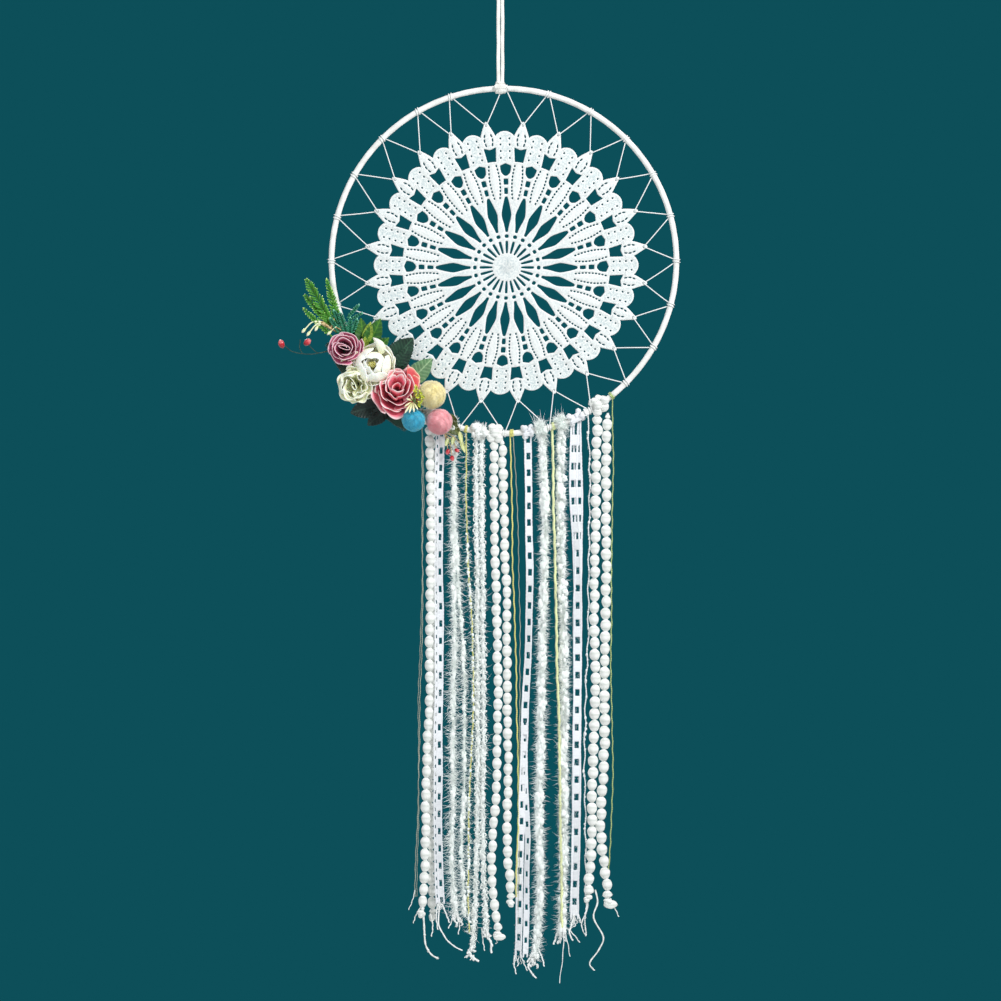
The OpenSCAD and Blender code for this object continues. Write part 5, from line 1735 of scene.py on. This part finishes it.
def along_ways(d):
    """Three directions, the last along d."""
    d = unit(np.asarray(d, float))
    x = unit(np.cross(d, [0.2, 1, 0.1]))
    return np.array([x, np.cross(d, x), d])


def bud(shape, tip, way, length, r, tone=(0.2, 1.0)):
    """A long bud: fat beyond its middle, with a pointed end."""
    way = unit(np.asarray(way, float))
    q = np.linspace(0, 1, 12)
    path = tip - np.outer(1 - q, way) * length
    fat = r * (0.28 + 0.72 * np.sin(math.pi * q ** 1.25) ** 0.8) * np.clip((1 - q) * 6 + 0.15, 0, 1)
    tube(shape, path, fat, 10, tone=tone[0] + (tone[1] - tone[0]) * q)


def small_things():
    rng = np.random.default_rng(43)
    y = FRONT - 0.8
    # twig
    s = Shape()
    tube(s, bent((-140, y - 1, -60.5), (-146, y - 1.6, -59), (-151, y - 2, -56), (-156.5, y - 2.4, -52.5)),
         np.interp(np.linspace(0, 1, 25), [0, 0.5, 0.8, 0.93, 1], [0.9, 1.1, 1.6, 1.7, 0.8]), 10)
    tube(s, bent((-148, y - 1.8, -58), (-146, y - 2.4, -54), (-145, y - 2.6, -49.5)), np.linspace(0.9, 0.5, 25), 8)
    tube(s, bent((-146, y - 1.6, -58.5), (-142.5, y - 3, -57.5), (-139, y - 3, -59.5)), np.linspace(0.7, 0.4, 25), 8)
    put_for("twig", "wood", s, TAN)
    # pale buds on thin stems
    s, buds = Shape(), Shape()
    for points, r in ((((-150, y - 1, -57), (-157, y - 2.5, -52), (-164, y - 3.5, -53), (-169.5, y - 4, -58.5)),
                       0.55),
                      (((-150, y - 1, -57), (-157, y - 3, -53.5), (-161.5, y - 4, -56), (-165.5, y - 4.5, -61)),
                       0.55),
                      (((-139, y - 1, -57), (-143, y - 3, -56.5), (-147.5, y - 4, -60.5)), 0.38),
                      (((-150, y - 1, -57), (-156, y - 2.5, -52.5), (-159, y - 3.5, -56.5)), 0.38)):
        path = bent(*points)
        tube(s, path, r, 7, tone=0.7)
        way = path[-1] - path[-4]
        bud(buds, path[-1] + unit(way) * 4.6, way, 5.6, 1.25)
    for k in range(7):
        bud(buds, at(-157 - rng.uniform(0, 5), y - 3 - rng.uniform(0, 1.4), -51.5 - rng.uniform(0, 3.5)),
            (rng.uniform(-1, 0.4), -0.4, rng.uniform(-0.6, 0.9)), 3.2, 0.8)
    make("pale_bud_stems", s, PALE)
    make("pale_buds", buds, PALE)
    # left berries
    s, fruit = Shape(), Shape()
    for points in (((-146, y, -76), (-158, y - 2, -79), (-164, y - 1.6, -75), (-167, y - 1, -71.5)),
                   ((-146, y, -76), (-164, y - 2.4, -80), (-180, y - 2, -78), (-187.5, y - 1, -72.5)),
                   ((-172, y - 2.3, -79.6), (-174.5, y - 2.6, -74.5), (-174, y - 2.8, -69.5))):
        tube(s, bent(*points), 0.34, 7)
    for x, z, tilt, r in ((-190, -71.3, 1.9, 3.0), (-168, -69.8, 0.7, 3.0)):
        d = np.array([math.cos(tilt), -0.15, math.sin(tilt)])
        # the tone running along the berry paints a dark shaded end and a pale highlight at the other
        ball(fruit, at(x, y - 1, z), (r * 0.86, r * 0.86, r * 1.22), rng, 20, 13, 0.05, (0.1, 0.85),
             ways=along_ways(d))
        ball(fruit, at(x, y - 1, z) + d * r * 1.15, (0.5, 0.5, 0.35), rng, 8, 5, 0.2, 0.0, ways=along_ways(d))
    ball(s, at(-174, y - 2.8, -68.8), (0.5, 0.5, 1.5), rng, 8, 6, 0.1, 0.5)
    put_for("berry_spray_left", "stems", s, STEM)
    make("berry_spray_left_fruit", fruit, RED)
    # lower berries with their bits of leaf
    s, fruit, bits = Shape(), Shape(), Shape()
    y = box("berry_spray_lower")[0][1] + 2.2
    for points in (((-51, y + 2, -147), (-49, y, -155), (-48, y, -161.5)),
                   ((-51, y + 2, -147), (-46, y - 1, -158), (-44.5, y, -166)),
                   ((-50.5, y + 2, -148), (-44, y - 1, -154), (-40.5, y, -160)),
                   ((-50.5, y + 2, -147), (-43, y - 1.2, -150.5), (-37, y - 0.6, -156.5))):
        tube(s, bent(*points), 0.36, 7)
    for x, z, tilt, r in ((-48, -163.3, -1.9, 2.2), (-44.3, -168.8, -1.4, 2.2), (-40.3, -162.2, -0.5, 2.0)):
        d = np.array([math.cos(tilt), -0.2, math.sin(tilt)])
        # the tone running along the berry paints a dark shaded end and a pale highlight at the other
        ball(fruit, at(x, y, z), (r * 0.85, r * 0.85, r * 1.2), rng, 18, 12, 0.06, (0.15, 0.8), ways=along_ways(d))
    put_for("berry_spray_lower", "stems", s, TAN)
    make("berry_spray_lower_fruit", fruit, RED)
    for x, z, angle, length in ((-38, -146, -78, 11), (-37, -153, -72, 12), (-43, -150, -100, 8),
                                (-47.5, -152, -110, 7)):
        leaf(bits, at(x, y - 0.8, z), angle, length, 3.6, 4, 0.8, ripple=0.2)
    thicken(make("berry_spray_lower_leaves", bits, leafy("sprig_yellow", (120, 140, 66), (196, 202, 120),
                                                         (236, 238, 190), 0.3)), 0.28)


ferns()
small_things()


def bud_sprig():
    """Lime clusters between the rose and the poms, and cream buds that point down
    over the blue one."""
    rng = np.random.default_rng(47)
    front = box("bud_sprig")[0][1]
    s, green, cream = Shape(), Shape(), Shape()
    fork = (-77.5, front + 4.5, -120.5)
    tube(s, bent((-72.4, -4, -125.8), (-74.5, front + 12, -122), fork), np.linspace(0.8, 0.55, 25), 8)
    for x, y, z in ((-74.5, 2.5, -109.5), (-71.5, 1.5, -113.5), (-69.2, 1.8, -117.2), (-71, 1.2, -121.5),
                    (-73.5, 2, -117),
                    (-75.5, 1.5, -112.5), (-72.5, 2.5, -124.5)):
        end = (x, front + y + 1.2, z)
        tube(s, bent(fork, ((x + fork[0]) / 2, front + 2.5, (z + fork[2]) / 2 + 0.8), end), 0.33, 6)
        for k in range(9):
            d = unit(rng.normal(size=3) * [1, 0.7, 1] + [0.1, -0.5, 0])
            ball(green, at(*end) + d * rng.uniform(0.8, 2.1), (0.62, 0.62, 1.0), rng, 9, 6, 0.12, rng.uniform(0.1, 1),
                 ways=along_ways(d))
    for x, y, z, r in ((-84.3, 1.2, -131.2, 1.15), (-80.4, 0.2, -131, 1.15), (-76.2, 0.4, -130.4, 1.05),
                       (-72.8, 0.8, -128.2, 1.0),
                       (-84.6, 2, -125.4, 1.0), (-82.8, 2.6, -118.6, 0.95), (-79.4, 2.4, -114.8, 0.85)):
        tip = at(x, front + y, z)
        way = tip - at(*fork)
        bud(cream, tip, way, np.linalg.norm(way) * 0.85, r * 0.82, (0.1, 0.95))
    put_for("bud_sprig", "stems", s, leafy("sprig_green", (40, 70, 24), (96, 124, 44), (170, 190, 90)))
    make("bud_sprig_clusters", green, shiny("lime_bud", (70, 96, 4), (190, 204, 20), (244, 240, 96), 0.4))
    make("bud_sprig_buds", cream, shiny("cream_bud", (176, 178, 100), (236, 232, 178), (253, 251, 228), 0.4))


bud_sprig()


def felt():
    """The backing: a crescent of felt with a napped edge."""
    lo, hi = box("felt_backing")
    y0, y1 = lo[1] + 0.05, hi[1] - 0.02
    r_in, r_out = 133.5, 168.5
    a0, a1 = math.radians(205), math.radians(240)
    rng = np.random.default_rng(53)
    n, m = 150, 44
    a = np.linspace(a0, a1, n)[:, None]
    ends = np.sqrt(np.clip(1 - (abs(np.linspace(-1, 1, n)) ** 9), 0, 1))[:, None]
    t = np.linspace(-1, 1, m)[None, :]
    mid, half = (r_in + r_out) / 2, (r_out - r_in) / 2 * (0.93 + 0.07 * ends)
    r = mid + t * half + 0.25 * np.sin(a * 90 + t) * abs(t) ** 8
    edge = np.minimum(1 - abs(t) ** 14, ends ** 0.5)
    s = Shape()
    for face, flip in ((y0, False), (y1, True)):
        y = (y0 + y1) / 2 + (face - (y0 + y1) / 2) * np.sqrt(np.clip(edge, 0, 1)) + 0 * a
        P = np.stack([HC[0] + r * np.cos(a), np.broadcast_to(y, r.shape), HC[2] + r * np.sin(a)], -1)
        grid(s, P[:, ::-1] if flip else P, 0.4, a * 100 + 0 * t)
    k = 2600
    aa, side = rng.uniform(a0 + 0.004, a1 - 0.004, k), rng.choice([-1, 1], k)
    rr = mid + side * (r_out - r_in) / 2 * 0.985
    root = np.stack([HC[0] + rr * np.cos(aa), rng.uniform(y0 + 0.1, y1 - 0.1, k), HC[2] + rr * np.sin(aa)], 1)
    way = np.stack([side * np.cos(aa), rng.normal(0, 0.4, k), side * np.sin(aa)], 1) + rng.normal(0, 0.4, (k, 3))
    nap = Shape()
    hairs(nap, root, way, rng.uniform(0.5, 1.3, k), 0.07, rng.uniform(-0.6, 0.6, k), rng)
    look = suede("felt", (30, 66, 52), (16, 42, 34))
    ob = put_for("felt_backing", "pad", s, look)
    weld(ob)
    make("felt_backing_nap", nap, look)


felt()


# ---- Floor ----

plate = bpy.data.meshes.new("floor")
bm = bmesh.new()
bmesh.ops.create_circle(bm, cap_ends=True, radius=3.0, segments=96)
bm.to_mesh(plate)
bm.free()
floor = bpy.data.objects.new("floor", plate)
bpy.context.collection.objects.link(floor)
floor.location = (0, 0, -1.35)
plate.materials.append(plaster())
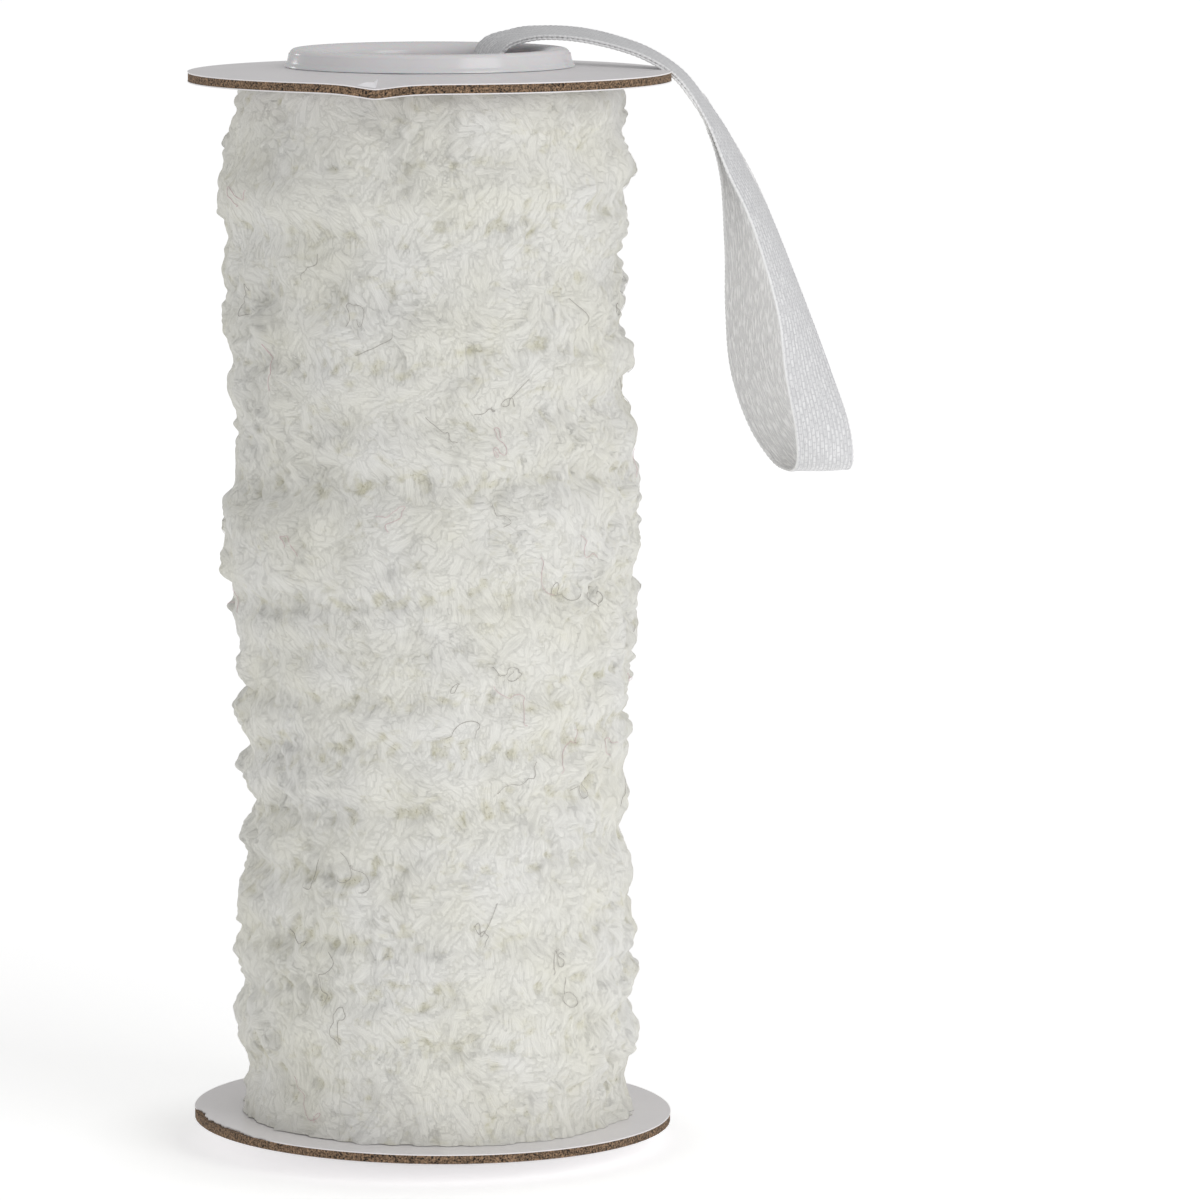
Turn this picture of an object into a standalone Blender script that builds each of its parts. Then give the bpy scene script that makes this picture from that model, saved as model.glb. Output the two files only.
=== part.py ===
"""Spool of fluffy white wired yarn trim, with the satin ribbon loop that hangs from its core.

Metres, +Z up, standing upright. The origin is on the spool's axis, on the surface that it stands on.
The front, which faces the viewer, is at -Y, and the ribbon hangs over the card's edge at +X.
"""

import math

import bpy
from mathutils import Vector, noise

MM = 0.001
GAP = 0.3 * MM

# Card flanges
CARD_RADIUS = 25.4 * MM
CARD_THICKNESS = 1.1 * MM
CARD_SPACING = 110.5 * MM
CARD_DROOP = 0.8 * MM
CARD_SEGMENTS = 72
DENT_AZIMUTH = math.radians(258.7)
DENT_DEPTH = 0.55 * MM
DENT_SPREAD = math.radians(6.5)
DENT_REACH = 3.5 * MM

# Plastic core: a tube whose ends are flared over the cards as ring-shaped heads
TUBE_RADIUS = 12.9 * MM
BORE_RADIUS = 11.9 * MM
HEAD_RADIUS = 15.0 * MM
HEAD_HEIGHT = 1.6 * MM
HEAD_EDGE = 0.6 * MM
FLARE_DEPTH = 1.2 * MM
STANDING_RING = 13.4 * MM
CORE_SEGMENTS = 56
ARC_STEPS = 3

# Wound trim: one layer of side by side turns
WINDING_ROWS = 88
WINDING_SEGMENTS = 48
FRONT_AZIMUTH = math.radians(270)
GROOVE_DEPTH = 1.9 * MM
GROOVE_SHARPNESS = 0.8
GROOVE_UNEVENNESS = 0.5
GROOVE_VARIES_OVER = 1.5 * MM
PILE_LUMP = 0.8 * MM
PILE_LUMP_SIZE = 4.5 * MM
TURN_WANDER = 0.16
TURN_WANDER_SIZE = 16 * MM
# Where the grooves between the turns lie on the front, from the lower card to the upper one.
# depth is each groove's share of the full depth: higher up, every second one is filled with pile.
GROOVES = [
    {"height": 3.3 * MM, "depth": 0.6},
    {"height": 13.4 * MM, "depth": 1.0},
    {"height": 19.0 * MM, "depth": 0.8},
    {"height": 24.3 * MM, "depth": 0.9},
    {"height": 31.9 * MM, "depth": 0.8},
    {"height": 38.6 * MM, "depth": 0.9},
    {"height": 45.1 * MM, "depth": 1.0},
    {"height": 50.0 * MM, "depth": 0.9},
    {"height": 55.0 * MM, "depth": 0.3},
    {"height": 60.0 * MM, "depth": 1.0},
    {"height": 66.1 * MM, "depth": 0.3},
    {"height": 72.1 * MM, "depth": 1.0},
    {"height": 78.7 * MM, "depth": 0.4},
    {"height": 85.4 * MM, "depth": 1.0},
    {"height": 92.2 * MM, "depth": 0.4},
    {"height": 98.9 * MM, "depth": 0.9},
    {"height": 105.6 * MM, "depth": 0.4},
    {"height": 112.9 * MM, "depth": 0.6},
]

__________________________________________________

Exercise description —
Transcribe, exactly and exclusively, the run of lines that opens with the line bearing "Turn this picture" and closes with the line bearing "ARC_STEPS = 3".

Task result —
Turn this picture of an object into a standalone Blender script that builds each of its parts. Then give the bpy scene script that makes this picture from that model, saved as model.glb. Output the two files only.
=== part.py ===
"""Spool of fluffy white wired yarn trim, with the satin ribbon loop that hangs from its core.

Metres, +Z up, standing upright. The origin is on the spool's axis, on the surface that it stands on.
The front, which faces the viewer, is at -Y, and the ribbon hangs over the card's edge at +X.
"""

import math

import bpy
from mathutils import Vector, noise

MM = 0.001
GAP = 0.3 * MM

# Card flanges
CARD_RADIUS = 25.4 * MM
CARD_THICKNESS = 1.1 * MM
CARD_SPACING = 110.5 * MM
CARD_DROOP = 0.8 * MM
CARD_SEGMENTS = 72
DENT_AZIMUTH = math.radians(258.7)
DENT_DEPTH = 0.55 * MM
DENT_SPREAD = math.radians(6.5)
DENT_REACH = 3.5 * MM

# Plastic core: a tube whose ends are flared over the cards as ring-shaped heads
TUBE_RADIUS = 12.9 * MM
BORE_RADIUS = 11.9 * MM
HEAD_RADIUS = 15.0 * MM
HEAD_HEIGHT = 1.6 * MM
HEAD_EDGE = 0.6 * MM
FLARE_DEPTH = 1.2 * MM
STANDING_RING = 13.4 * MM
CORE_SEGMENTS = 56
ARC_STEPS = 3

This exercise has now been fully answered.